Taken with A Pinch of Salt
The Dead Sea is one of the strangest places on the planet. It is a salt lake located in a depression at the lowest place on earth, over 400m below sea level, which is bordered by Israel and the West Bank to the west and Jordan to the East. Visiting the Dead Sea in Jordan was an essential part of our itinerary on our journey through this fascinating country.
The area has an odd microclimate – it’s 10⁰C warmer at the coast than in the rest of the country. And the Dead Sea really is dead. At around 35% salinity it can’t support any life. Any unfortunate fish that happens to swim in there from the river Jordan lasts but moments. There is no activity on the water either – you don’t see any boats or water sports. The water is so saline it basically destroys machinery. The only thing you can really do there is bathe. And bathing in the Dead Sea is undoubtedly an experience.
The north end of the sea is mainly comprised of resort hotels of varying degrees of poshness, which have private beaches where you can do all sorts of spa type stuff, and the rest is rather beautiful coastline. We travelled along the shore on the Jordanian side on our way to the rose red city of Petra.
There is a pillar of salt, considered by locals to be Lot’s wife from the biblical story.
We decided to stay at a resort for just one night. The hotels on the north coast in Jordan are fairly self-contained and you are pretty much tied to the activities and restaurants there. For example, it was difficult for us to find somewhere to eat at establishments outside the resort and outside restaurants are more likely to cater to tourists. Our hotel had its own beach located about a two minute drive via a free shuttle bus (if you were lazy) or a ten minute walk from the swimming pools. Initially we wondered why there were pools when the purpose of our visit was to swim in the sea but it became clear later when we bathed.
Eternal Youth and Beauty?
Dead Sea mud apparently contains all sorts of minerals that are supposed to do wonders for your skin. And, like the Blue Lagoon in Iceland, you can buy a plethora of products containing miraculous mud at hugely inflated prices that are guaranteed to help you achieve eternal beauty. Or something. We headed down to the beach and caked ourselves in free mud from a bucket by the water’s edge before heading into the sea.

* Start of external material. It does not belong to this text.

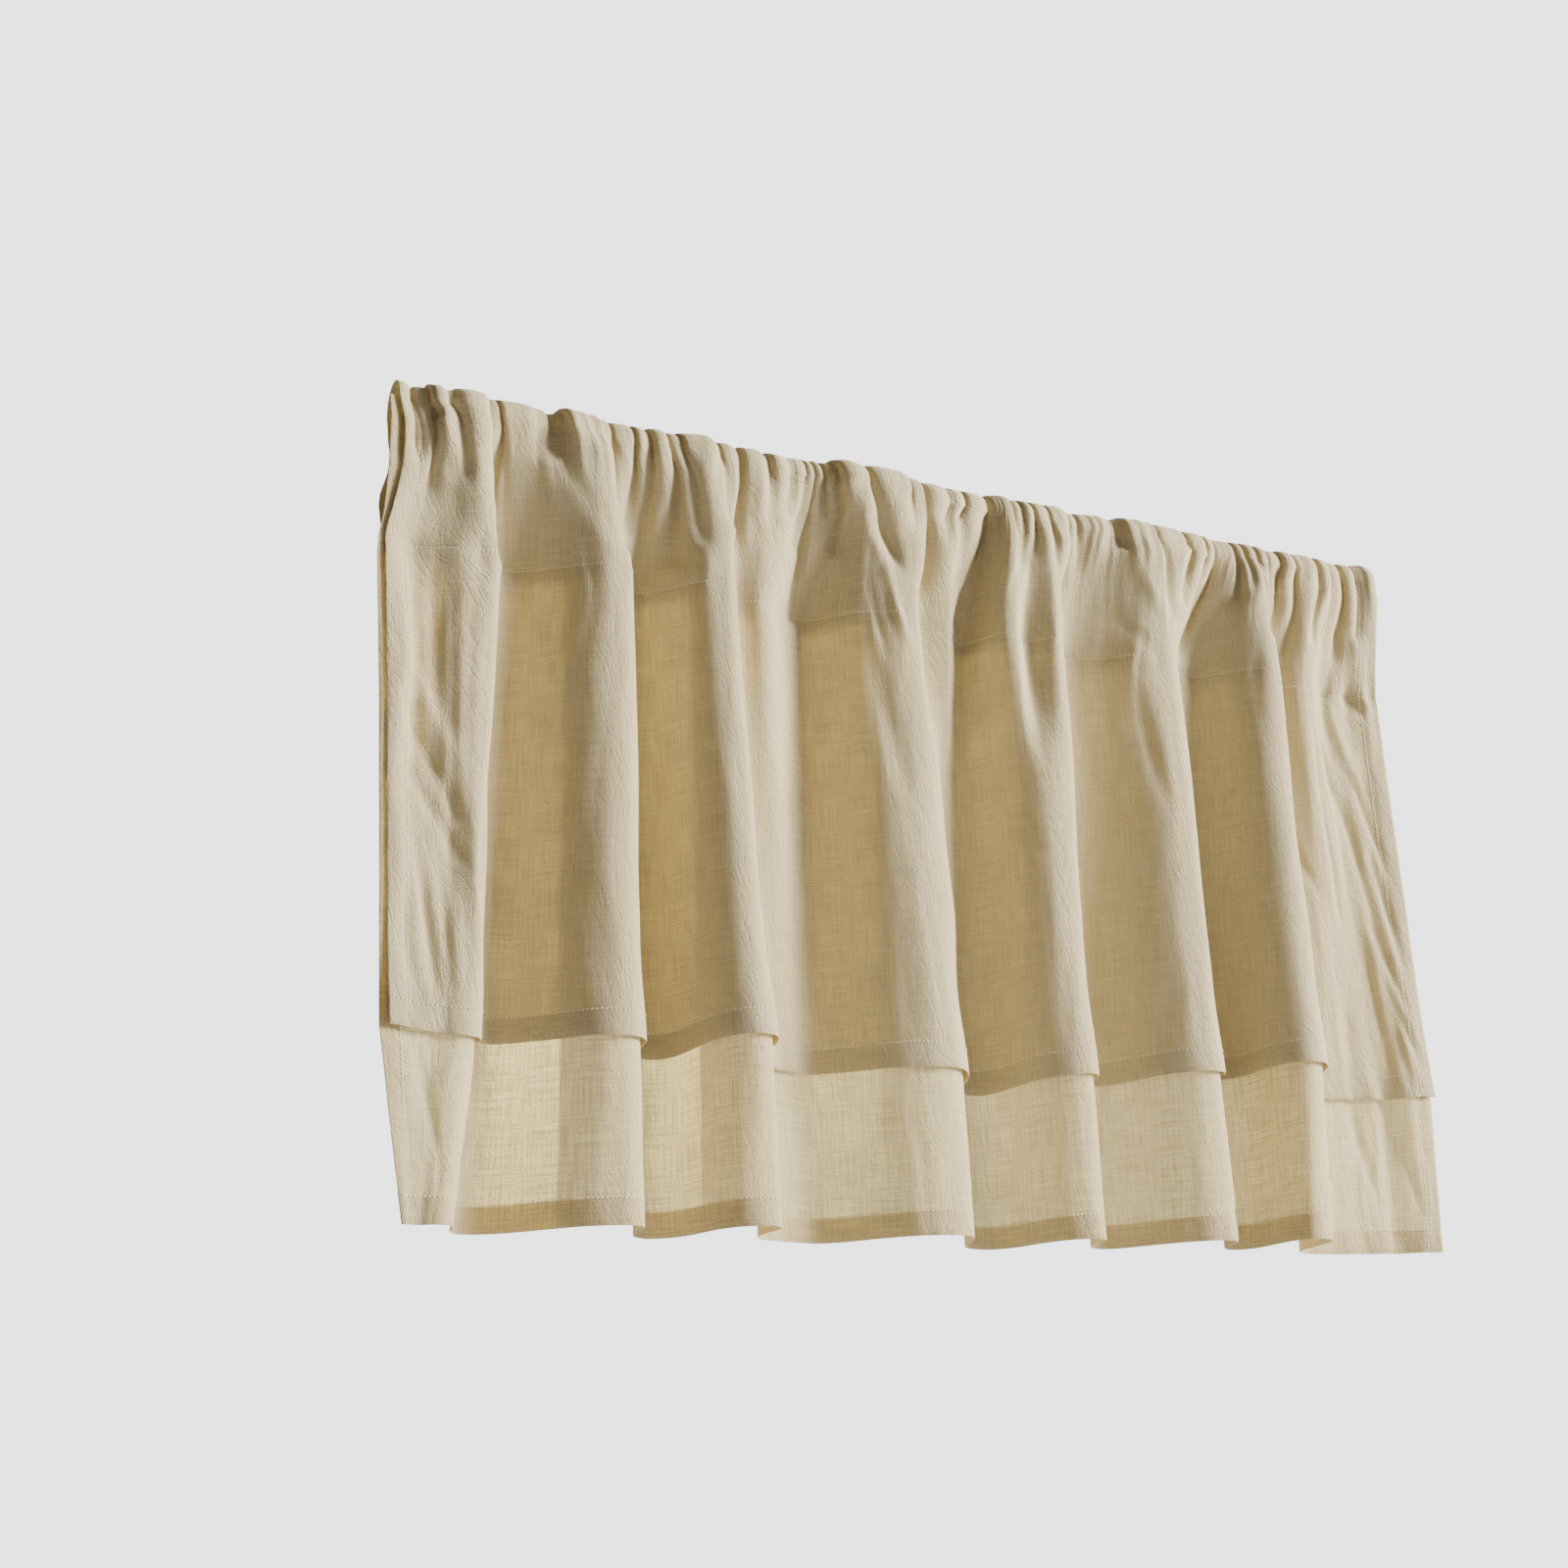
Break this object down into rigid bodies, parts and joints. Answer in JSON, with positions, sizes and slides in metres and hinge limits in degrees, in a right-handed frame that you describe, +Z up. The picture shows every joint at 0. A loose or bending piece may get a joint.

When visiting the Dead Sea in Jordan we absolutely had to bathe. It is impossible to sink in the Dead Sea. You walk in and keep walking. And then, when the water is about at chest height, you take another step and realise that you should be able to touch the sandy floor, but you can’t, yet the water is still at chest height.

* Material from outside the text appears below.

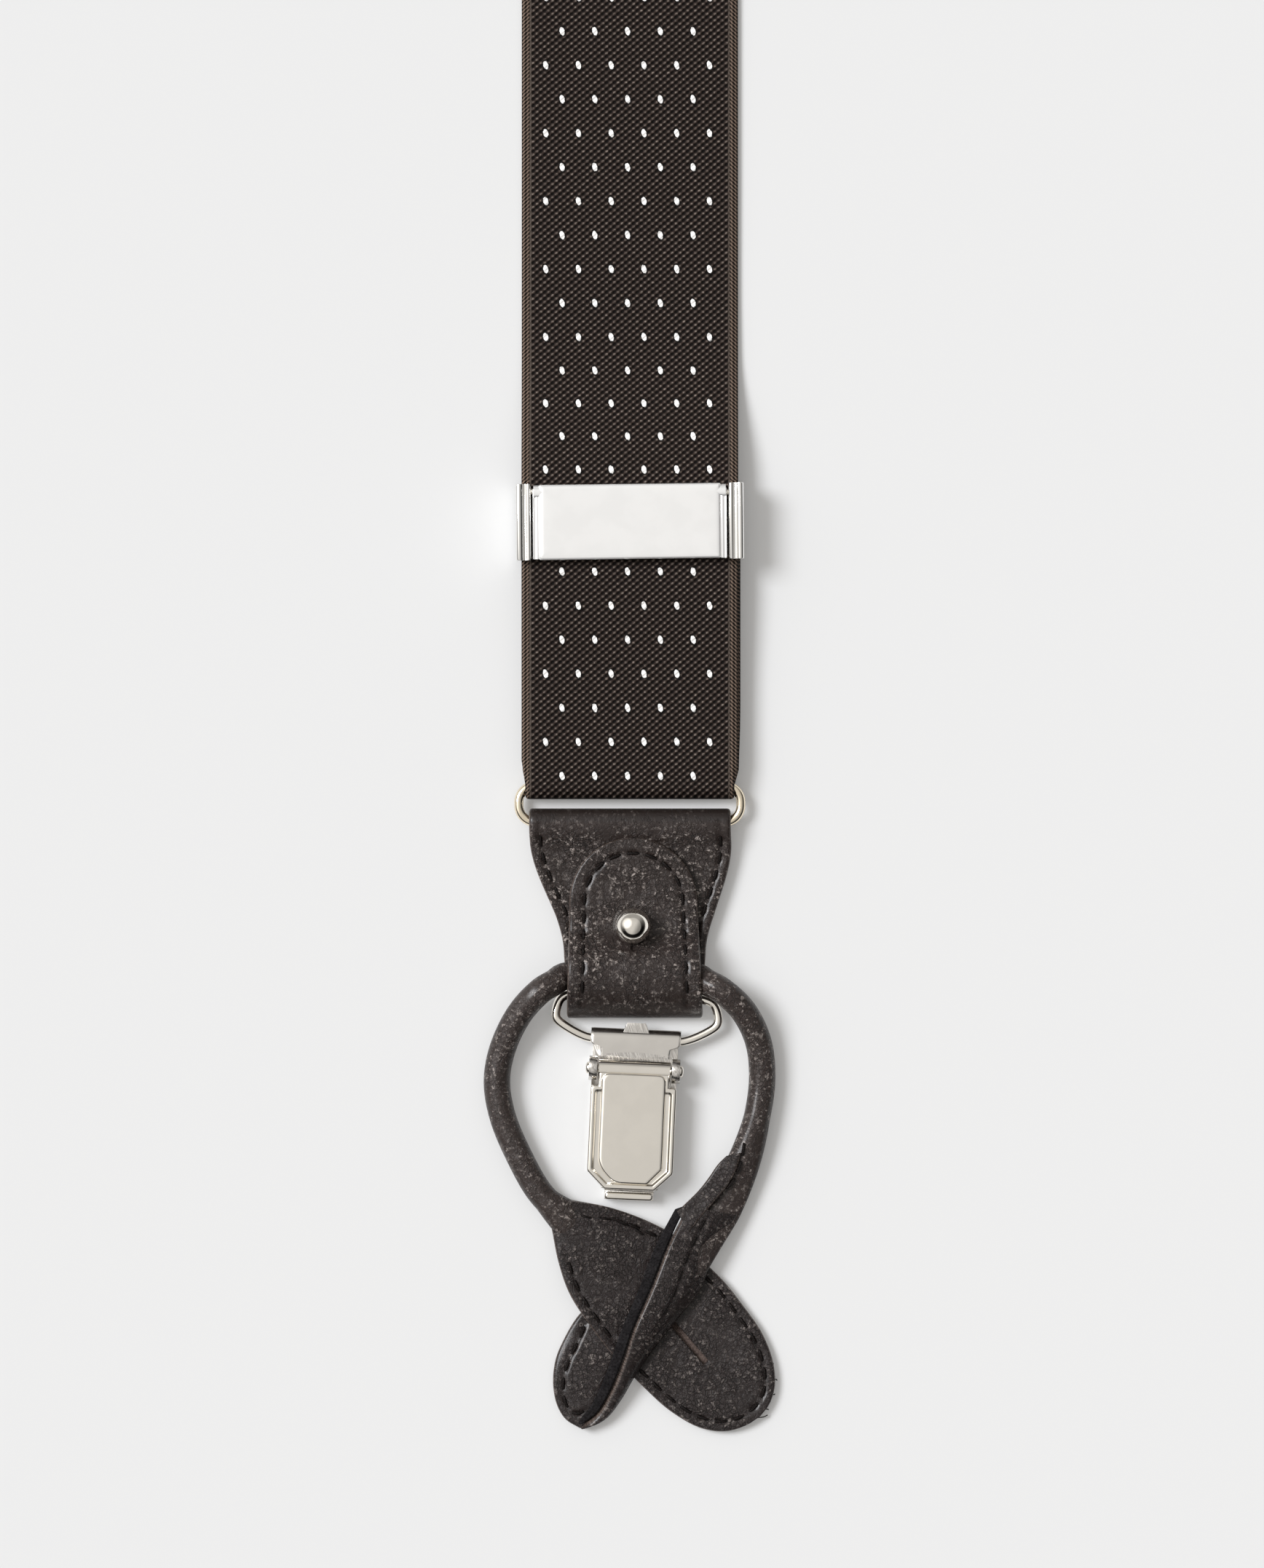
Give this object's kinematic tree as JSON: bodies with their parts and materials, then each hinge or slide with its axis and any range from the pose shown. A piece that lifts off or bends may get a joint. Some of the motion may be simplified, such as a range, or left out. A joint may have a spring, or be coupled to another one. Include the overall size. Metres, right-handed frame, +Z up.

It is also impossible to swim in the Dead Sea. When trying to do a simple breast-stroke you are so buoyant that your bottom kind of flips up, pushing your face into the water, which is a really bad idea because if you get any water in your eyes it stings like crazy. You know that feeling when you’ve been chopping chillies and forget to wash your hands and then brush your eye? That burning agony? Well, it’s ten times worse if you splash Dead Sea water in your eye. The water feels oily and hurts like hell.
The easiest way to bathe is simply to float in a sitting position. It’s very comfortable. If you want to move around, sculling gently seemed to produce the required propulsion. We didn’t take pictures of ourselves reading books or anything but it really would be perfectly possible.
When you emerge from the sea you really need to shower off quickly and get all the salt off your skin and bathing suits. Any fabric splashed with water becomes stiff as a board and encrusted with salt. Fresh water showers are located on the beaches, not far from the shore, so that you can clean up quickly.
We’re not convinced that the mud did endow us with eternal beauty but bathing was an most definitely an interesting experience.
Natural Beauty of the Dead Sea
What was truly beautiful was the salt-encrusted shoreline.
We did wonder whether Dead Sea salt was edible as most sea salt can be used for seasoning and preserving. However, the merest (accidental) taste of Dead Sea salty water will confirm beyond any doubt that in its basic form it tastes revolting. The mineral composition is very different to standard sea salt, and tastes extremely bitter, so processing is needed to remove these in order to ensure safe – and tastier – use for human consumption.